'''

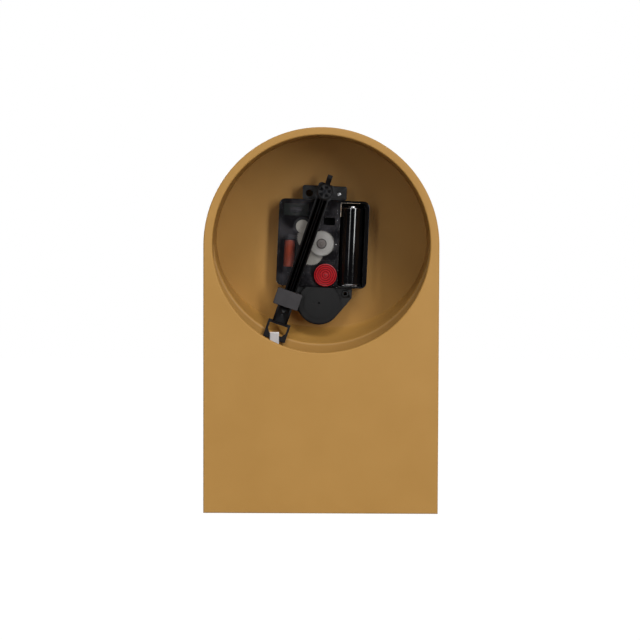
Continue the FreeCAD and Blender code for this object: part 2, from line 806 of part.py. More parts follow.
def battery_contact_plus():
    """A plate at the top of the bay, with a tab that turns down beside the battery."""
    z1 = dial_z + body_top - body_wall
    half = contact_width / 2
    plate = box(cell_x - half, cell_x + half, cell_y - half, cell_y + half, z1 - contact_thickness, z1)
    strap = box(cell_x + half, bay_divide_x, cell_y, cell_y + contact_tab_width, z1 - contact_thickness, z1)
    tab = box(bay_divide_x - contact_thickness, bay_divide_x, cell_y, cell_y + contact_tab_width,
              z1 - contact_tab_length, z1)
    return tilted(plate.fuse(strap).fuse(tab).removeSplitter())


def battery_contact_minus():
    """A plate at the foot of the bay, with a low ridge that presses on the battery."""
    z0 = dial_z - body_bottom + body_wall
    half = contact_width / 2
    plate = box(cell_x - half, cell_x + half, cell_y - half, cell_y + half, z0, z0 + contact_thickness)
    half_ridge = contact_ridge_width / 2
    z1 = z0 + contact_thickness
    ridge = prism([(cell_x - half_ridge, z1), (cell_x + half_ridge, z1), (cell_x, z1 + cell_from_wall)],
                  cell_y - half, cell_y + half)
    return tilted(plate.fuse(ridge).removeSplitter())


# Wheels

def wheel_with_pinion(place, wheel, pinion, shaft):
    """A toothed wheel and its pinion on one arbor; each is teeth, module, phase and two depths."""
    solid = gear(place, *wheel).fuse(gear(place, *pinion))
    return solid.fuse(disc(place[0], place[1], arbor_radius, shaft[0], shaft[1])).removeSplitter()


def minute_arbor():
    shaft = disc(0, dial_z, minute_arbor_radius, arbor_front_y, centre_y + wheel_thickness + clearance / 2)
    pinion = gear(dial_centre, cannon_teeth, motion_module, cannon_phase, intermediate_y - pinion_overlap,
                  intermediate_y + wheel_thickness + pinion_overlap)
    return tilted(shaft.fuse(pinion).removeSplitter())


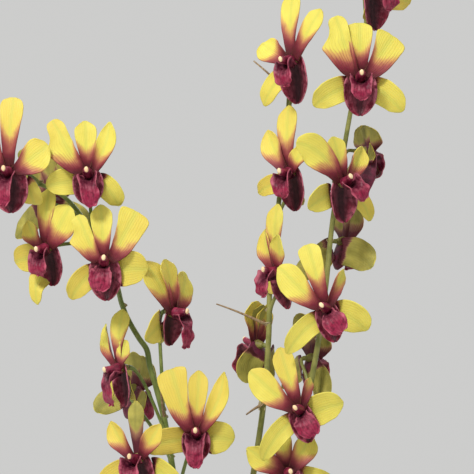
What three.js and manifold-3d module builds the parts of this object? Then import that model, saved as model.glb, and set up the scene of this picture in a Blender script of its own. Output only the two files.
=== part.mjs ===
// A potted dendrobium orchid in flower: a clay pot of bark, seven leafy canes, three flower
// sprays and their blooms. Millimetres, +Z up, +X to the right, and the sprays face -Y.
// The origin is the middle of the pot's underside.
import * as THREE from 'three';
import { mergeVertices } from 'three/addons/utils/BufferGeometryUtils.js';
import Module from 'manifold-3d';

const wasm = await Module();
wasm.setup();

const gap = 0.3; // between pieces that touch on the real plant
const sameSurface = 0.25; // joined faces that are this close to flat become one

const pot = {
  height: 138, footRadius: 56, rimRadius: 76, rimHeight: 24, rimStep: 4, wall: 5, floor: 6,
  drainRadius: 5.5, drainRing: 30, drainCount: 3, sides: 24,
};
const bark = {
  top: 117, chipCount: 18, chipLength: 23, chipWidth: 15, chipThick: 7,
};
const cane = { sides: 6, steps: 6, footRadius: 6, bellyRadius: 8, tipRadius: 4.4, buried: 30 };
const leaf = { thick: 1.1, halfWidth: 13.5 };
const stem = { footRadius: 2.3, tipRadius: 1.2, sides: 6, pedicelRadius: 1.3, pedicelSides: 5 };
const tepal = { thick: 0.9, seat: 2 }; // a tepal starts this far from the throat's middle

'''

▶ **REQUIREMENTS**
Please set down the whole listing above without altering a single line.

▶ **THE REPLY**
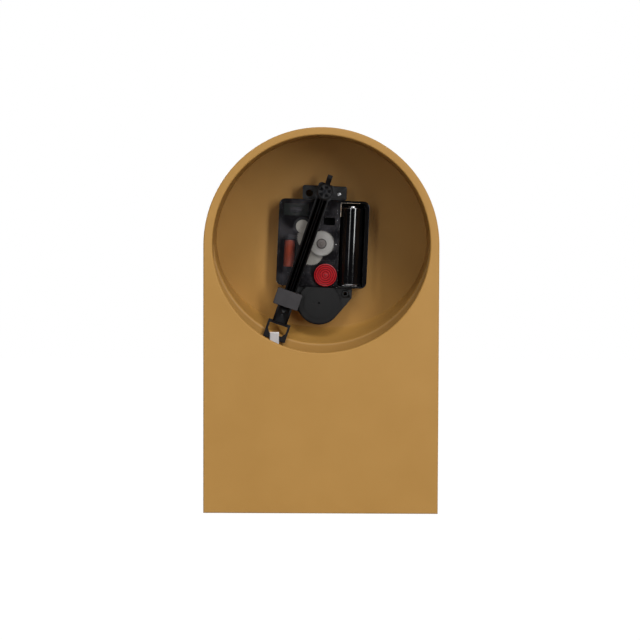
Continue the FreeCAD and Blender code for this object: part 2, from line 806 of part.py. More parts follow.
def battery_contact_plus():
    """A plate at the top of the bay, with a tab that turns down beside the battery."""
    z1 = dial_z + body_top - body_wall
    half = contact_width / 2
    plate = box(cell_x - half, cell_x + half, cell_y - half, cell_y + half, z1 - contact_thickness, z1)
    strap = box(cell_x + half, bay_divide_x, cell_y, cell_y + contact_tab_width, z1 - contact_thickness, z1)
    tab = box(bay_divide_x - contact_thickness, bay_divide_x, cell_y, cell_y + contact_tab_width,
              z1 - contact_tab_length, z1)
    return tilted(plate.fuse(strap).fuse(tab).removeSplitter())


def battery_contact_minus():
    """A plate at the foot of the bay, with a low ridge that presses on the battery."""
    z0 = dial_z - body_bottom + body_wall
    half = contact_width / 2
    plate = box(cell_x - half, cell_x + half, cell_y - half, cell_y + half, z0, z0 + contact_thickness)
    half_ridge = contact_ridge_width / 2
    z1 = z0 + contact_thickness
    ridge = prism([(cell_x - half_ridge, z1), (cell_x + half_ridge, z1), (cell_x, z1 + cell_from_wall)],
                  cell_y - half, cell_y + half)
    return tilted(plate.fuse(ridge).removeSplitter())


# Wheels

def wheel_with_pinion(place, wheel, pinion, shaft):
    """A toothed wheel and its pinion on one arbor; each is teeth, module, phase and two depths."""
    solid = gear(place, *wheel).fuse(gear(place, *pinion))
    return solid.fuse(disc(place[0], place[1], arbor_radius, shaft[0], shaft[1])).removeSplitter()


def minute_arbor():
    shaft = disc(0, dial_z, minute_arbor_radius, arbor_front_y, centre_y + wheel_thickness + clearance / 2)
    pinion = gear(dial_centre, cannon_teeth, motion_module, cannon_phase, intermediate_y - pinion_overlap,
                  intermediate_y + wheel_thickness + pinion_overlap)
    return tilted(shaft.fuse(pinion).removeSplitter())


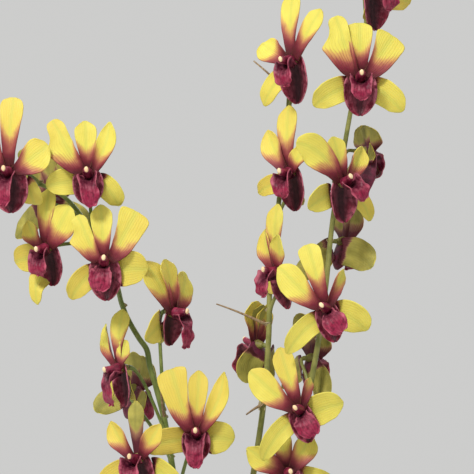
What three.js and manifold-3d module builds the parts of this object? Then import that model, saved as model.glb, and set up the scene of this picture in a Blender script of its own. Output only the two files.
=== part.mjs ===
// A potted dendrobium orchid in flower: a clay pot of bark, seven leafy canes, three flower
// sprays and their blooms. Millimetres, +Z up, +X to the right, and the sprays face -Y.
// The origin is the middle of the pot's underside.
import * as THREE from 'three';
import { mergeVertices } from 'three/addons/utils/BufferGeometryUtils.js';
import Module from 'manifold-3d';

const wasm = await Module();
wasm.setup();

const gap = 0.3; // between pieces that touch on the real plant
const sameSurface = 0.25; // joined faces that are this close to flat become one

const pot = {
  height: 138, footRadius: 56, rimRadius: 76, rimHeight: 24, rimStep: 4, wall: 5, floor: 6,
  drainRadius: 5.5, drainRing: 30, drainCount: 3, sides: 24,
};
const bark = {
  top: 117, chipCount: 18, chipLength: 23, chipWidth: 15, chipThick: 7,
};
const cane = { sides: 6, steps: 6, footRadius: 6, bellyRadius: 8, tipRadius: 4.4, buried: 30 };
const leaf = { thick: 1.1, halfWidth: 13.5 };
const stem = { footRadius: 2.3, tipRadius: 1.2, sides: 6, pedicelRadius: 1.3, pedicelSides: 5 };
const tepal = { thick: 0.9, seat: 2 }; // a tepal starts this far from the throat's middle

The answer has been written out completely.